Can we get the actual value used for link
?
In addition, we usually encounter this problem here when we are trying to .encode()
an already encoded byte string. So you might try to decode it first as in
html = urllib.urlopen(link).read()
unicode_str = html.decode(<source encoding>)
encoded_str = unicode_str.encode("utf8")
As an example:
html = '\xa0'
encoded_str = html.encode("utf8")
Fails with
UnicodeDecodeError: 'ascii' codec can't decode byte 0xa0 in position 0: ordinal not in range(128)
While:
html = '\xa0'
decoded_str = html.decode("windows-1252")
encoded_str = html.encode("utf8")
Succeeds without error. Do note that "windows-1252" is something I used as an example. I got this from chardet and it had 0.5 confidence that it is right! (well, as given with a 1-character-length string, what do you expect) You should change that to the encoding of the byte string returned from .urlopen().read()

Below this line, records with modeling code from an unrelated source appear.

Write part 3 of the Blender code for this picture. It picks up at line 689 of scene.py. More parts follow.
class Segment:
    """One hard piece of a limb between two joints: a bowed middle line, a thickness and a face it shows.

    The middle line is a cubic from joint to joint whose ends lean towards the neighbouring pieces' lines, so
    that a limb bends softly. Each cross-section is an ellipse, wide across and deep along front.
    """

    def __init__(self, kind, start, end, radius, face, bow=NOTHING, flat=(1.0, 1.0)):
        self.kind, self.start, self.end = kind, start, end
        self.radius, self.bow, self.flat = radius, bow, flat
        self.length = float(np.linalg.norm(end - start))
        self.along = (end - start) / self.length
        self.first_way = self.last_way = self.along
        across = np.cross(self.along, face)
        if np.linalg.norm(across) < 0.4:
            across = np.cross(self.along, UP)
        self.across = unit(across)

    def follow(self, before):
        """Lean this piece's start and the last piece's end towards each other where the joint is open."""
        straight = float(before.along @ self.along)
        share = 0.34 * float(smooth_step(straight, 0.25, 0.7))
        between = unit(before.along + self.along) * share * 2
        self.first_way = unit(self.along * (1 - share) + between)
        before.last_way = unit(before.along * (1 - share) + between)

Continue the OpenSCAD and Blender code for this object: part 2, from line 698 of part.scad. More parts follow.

to what applies to the content you retrieved.
Another problem I see there is that the .encode()
string method returns the modified string and does not modify the source in place. So it's kind of useless to have self.response.out.write(html)

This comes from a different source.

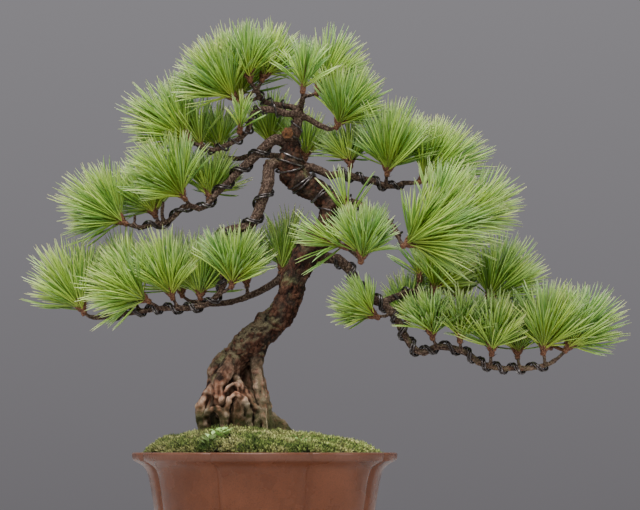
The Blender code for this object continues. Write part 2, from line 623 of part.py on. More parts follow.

as html is not the encoded string from html.encode (if that is what you were originally aiming for).
As Ignacio suggested, check the source webpage for the actual encoding of the returned string from read()
. It's either in one of the Meta tags or in the ContentType header in the response. Use that then as the parameter for .decode()
.
Do note however that it should not be assumed that other developers are responsible enough to make sure the header and/or meta character set declarations match the actual content. (Which is a PITA, yeah, I should know, I was one of those before).